A parallel HSBC survey of small and medium businesses saw the 11th contraction in a row with a result of 47.9.

Both results were lower than market expectations, and HSBC’s export sub-index hit a 42-month low.

You never hear Keynes mentioned any more, except maybe by me. Wherever we had these Keynesian stimuli, the result has been abysmal. The Australian economy, tied as its success was to Chinese growth, is also melting. The laughable attempt to bring the budget into surplus – highly destructive as well since it will be mostly attempted on the tax revenue side – is now matched by a desperate desire to see interest rates come down. We have a low official unemployment rate but that’s because so much of it is driven by public spending unsupported by value adding economic activity. It can’t last. As the front page article in The Australian points out:

Although the jobless rate is low, domestic pressures are building. The employer lobby Australian Industry Group’s latest business survey, released yesterday, shows that for the seventh consecutive month, a majority of manufacturing firms are contracting.

Contracting industry and they are rushing to balance the budget! Shame this never occurred to them in 2008.

Radio Australian Interview: I’ve just done a Radio Australia interview on Ross Garnaut’s comments last night where he said that Australia’s salad days had gone and our dog days have begun. His comment, from last night’s Lateline:

I said now we’re living in the salad days. In the salad days, ordinary economic policy looks good and good economic policies look stellar. But it won’t be very many years when the salad days turn into the dog days, when good economic policy looks terrible and ordinary economic policy looks in the dogs. . . .

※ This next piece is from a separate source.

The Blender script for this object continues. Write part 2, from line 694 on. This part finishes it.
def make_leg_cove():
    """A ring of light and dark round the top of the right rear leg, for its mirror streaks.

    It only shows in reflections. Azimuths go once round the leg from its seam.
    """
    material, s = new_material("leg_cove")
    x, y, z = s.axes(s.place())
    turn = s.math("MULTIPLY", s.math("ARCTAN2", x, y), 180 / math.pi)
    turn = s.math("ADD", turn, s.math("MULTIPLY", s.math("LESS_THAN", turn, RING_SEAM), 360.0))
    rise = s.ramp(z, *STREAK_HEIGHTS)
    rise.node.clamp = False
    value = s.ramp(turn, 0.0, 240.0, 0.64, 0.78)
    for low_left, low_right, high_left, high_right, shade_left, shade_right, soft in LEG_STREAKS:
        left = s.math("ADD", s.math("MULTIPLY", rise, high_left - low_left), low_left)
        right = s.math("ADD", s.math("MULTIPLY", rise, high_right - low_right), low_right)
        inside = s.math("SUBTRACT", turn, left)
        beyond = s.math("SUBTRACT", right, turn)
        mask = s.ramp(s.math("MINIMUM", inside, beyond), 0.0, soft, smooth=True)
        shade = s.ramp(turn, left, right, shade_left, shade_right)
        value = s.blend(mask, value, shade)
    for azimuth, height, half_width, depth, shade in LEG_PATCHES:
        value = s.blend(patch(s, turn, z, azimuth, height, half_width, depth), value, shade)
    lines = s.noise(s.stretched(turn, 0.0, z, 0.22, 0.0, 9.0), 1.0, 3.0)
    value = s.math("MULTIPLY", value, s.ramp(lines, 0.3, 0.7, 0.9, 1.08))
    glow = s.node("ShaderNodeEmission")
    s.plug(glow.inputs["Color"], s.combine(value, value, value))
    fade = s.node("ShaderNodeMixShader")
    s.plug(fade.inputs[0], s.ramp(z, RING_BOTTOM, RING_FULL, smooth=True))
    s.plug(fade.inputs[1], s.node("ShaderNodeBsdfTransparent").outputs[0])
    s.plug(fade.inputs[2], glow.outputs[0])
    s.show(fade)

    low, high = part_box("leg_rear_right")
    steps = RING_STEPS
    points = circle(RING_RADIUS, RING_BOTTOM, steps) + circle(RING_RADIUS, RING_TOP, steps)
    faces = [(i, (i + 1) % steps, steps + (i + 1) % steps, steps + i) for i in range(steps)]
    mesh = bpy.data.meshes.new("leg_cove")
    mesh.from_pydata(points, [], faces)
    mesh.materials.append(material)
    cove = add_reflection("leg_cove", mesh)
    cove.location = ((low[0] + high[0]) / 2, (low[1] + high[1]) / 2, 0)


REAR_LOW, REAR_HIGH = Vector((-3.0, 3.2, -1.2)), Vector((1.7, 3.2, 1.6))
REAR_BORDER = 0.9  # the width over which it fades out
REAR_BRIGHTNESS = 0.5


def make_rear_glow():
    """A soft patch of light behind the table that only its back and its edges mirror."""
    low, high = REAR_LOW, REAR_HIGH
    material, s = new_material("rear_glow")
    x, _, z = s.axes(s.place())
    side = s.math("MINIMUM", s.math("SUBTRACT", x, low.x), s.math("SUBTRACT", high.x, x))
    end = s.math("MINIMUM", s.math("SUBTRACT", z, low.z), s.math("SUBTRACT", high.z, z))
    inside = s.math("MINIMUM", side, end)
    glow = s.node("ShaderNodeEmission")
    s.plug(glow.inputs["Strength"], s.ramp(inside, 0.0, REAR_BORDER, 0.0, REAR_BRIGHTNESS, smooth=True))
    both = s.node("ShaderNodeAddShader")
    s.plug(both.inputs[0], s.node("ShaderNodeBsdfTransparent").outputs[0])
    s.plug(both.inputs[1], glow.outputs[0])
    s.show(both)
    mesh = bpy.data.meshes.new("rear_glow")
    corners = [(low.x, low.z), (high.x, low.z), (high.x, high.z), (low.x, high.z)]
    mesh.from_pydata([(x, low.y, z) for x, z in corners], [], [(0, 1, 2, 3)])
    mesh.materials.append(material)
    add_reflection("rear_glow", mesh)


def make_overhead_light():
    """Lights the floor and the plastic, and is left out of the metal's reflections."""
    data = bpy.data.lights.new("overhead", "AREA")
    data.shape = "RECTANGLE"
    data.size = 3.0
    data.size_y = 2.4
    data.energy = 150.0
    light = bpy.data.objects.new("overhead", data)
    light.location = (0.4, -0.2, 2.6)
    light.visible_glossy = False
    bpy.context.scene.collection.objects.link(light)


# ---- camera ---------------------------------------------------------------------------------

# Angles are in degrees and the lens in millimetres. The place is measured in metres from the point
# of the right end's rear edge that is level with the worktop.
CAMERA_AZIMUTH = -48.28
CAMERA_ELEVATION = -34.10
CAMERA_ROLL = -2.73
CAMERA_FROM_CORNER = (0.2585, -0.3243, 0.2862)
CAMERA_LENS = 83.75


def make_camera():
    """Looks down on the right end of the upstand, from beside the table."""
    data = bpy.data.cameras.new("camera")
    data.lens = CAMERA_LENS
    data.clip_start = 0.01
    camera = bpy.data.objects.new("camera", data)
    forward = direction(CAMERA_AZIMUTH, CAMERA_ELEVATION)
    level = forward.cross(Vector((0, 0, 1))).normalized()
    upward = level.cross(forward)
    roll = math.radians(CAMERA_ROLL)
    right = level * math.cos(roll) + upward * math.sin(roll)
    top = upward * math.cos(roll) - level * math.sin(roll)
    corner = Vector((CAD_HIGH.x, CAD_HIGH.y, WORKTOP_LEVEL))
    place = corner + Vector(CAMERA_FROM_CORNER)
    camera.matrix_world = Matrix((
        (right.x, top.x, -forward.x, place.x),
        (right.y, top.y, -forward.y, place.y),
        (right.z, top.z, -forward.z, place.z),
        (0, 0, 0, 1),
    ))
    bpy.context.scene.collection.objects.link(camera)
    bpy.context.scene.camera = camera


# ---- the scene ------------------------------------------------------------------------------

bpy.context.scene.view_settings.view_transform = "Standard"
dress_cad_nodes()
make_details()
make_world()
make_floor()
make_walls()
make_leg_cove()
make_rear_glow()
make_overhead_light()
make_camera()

Certainly the rhetoric from the Government about restraint in government expenditure is consistent with what’s required, and in fact in the last couple of years we’ve run very tight budgets by long historical standards.

But this has to be maintained now for quite a long period of time and I think lots of Australians haven’t assimilated that. We’ve got elements of the Australian community thinking that economic reform now is what gives more money to them.

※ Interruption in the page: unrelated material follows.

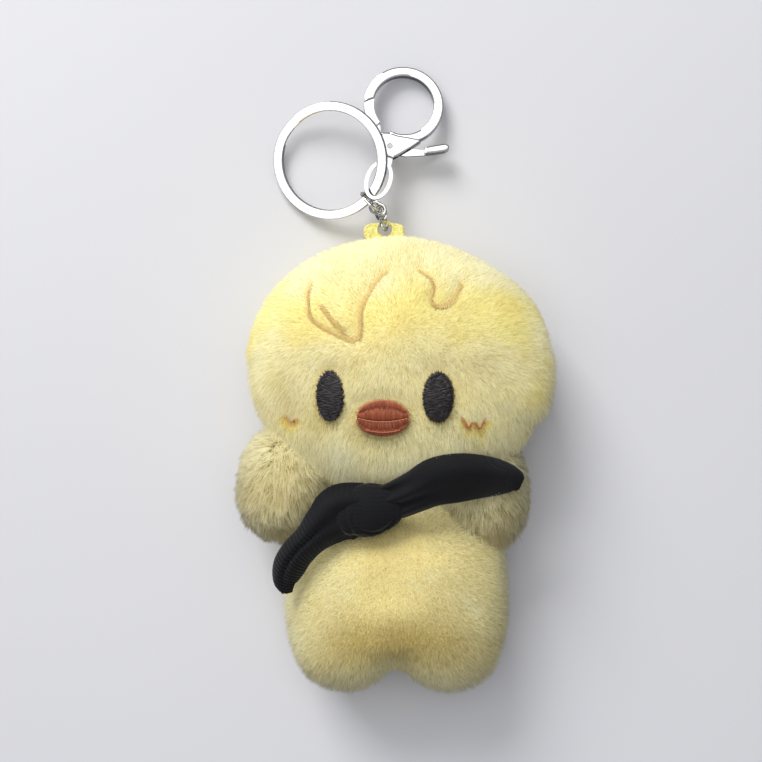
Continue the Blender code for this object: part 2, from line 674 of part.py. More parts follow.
def jump_seat(angle):
    return JUMP @ Vector((SEAT * math.cos(angle), SEAT * math.sin(angle), 0))


P1 = jump_seat(math.radians(-30))
P4 = TAB_HOLE + Vector((0, 0.75, -0.1))
span = P4 - P1
sag = math.sqrt(max((2 * REACH) ** 2 - (span.length / 2) ** 2, 0.0))
side = Vector((0.9, 0.35, 0.0))
side = (side - span.normalized() * side.dot(span.normalized())).normalized()
P2 = (P1 + P4) / 2 + side * sag
LINK_A = basis((P1 + P2) / 2, P2 - P1, tangent)
LINK_B = basis((P2 + P4) / 2, P4 - P2, LINK_A.to_3x3() @ Vector((0, 0, 1)))
wire("chain_link_upper", oval(), LINK_WIRE, CHROME, cyclic=True, matrix=LINK_A)
wire("chain_link_lower", oval(), LINK_WIRE, CHROME, cyclic=True, matrix=LINK_B)
P5 = jump_seat(math.radians(62))
free_dir = (out * 0.86 + tangent * 0.30 + Vector((0, 0, 0.10))).normalized()
LINK_C = basis(P5 + free_dir * REACH, free_dir, tangent)
wire("chain_link_free", oval(), LINK_WIRE, CHROME, cyclic=True, matrix=LINK_C)

JOINTS = {
    "tab": P4, "mid": P2, "jump": P1, "free": P5,
    "band": ring_point(JUMP_A, 13.8), "jump_centre": JUMP_C,
    "eye": CLASP @ Vector((0, EYE_U, 0)),
    "pivot": PIVOT, "mouth": CLASP.translation, "ring": RING_C,
}
for key, point in JOINTS.items():
    print("JOINT", key, [round(c, 6) for c in to_world(point)])
for key, axis in {"tangent": tangent, "out": out, "ring_n": ring_n,
                  "clasp_z": CLASP.to_3x3() @ Vector((0, 0, 1)),
                  "a_w": LINK_A.to_3x3() @ Vector((0, 1, 0)),
                  "b_w": LINK_B.to_3x3() @ Vector((0, 1, 0)),
                  "c_w": LINK_C.to_3x3() @ Vector((0, 1, 0)),
                  "eye_t": (ring_point(math.radians(-19), 13.8)
                            - ring_point(math.radians(-21), 13.8)).normalized(),
                  }.items():
    print("AXIS", key, [round(c, 5) for c in axis])
bpy.context.view_layer.update()
lo = [min((o.matrix_world @ v.co)[i] for o in PARTS.objects for v in o.data.vertices)
      for i in range(3)]
hi = [max((o.matrix_world @ v.co)[i] for o in PARTS.objects for v in o.data.vertices)
      for i in range(3)]
print("BOX", [round(c, 5) for c in lo], [round(c, 5) for c in hi],
      sum(len(o.data.loop_triangles) or sum(len(p.vertices) - 2
          for p in o.data.polygons) for o in PARTS.objects))
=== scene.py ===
"""Looks of the plush chick keychain: deep pile, satin stitching, knitted scarf, plated metal."""
import math

import bmesh
import bpy
import numpy as np
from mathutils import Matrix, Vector, kdtree


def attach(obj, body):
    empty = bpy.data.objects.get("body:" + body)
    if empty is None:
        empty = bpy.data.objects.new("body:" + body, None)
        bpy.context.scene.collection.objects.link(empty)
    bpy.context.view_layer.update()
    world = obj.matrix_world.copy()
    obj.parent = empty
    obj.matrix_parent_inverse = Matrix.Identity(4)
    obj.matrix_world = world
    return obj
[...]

And who’s his example for those who don’t appreciate the need for restraint, the Business Council. Wandering around the main town squares in Athens and Madrid ought to provide a better idea of who wants governments to keep spending money they no longer have.

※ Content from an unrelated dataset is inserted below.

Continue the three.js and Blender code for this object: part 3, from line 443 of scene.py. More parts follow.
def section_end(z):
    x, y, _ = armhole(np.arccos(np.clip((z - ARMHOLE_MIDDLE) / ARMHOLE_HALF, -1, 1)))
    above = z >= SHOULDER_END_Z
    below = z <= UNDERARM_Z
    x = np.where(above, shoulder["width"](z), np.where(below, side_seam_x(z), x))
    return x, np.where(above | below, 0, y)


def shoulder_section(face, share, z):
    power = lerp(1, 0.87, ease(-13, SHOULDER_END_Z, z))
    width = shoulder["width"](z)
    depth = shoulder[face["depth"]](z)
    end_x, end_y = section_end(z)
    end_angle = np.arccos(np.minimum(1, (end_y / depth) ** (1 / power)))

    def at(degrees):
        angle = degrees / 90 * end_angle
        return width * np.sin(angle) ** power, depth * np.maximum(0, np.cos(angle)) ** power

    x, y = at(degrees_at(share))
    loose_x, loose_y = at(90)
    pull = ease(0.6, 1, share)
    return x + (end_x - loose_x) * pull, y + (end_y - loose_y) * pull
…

American economy unraveling – media silent

The data and the following text are from James Pethokoukis of the American Enterprise Institute:

If the above forecast is correct, the National Bureau of Economic Research might wind up declaring that the U.S. economy slipped back into recession in late 2012 even though the economy was actually not yet contracting at that point.

And if that happens, economic historians might well shove aside the weak three-year recovery and call the entire 2007-2013 period the Long Recession or some such. I already have been, just like the 1980-82 period was a long recession, two downturns sandwiching a brief recovery.

This will not be just a long recession but a very long recession and it will be worldwide. Will we then, maybe, just maybe, finally then rid ourselves of this Keynesian economic madness?

Potentially the most transforming president of the twenty-first century

It makes me actually angry that the media are such fools that for reasons that remain entirely invisible they are willing to lie, distort and deceive, not just to keep the worst president in more than a century in office, but also to keep someone who might well turn out to be the best president over the century to come out of office. On this matter, let me take you to an article in today Financial Review that outlines Mitt Romney’s concept of how to deal with foreign aid. Here are the direct quotes from a speech given yesterday about the program he has in mind:

Working with the private sector, the program will identify the barriers to investment and trade and entrepreneurialism in developing nations. In exchange for removing those barriers and opening their markets to US investment and trade, developing nations will receive US assistance packages focused on developing the institutions of liberty, the rule of law and property rights.

The aim of a much larger share of our aid must be the promotion of work and the fostering of free enterprise. Nothing we can do as a nation will change lives and nations more effectively and permanently than sharing the insight that lies at the foundation of America’s own economy – and that is that free people pursuing happiness in their own ways build a strong and prosperous nation.

What an extraordinary vision! A system of foreign aid that will work, that does not empower a bureaucracy but which makes private individuals pursuing their own interests the centrepiece of America’s assistance program. No doubt there are endless obstacles, but if implemented this would work and transform the remaining dead spots of the world’s economies even if this was taken up in only a minor way at first. Not everywhere is going to turn into Chile, Thailand or South Korea but this is the only way in which they could.

Mitt Romney has the potential to become the greatest president of the twenty-first century but first he has to be elected in November. How bizarre that it still remains a close run thing which can only be because of the impaired moral vision of so many of our graduates of higher education and the inanities they have passed on either in teaching others to despise the free market or in writing media stories filled with leftist stupidities and ignorance in which the underlying premise is that governments must protect the poor by preventing others from becoming rich.

Another example of lazy Keynesian thinking

Lazy Keynesian thinking is found everywhere, even in places I least expect it. This is from Alan Mitchell’s column in today’s AFR.

The economic impact of the Gillard Government’s savings will depend on where they fall. If, as seems likely, it targets the tax breaks of higher-income earners, the impact will tend to fall on savings rather than consumption, and the effect on growth should be relatively short term.

So here is what understanding pre-Keynesian economics brings to you. If some economic change falls on savings it falls on investment and therefore will damage the economy. If it had actually fallen on consumption instead then the effect on the economy would have been almost negligible. Keynesian theory blots out most of an economist’s ability to understand the nature of the business cycle which is why hardly anyone saw the current slowdown coming.

Of course, to describe anything the Gillard Government does as a form of saving may be the most ludicrous part of all.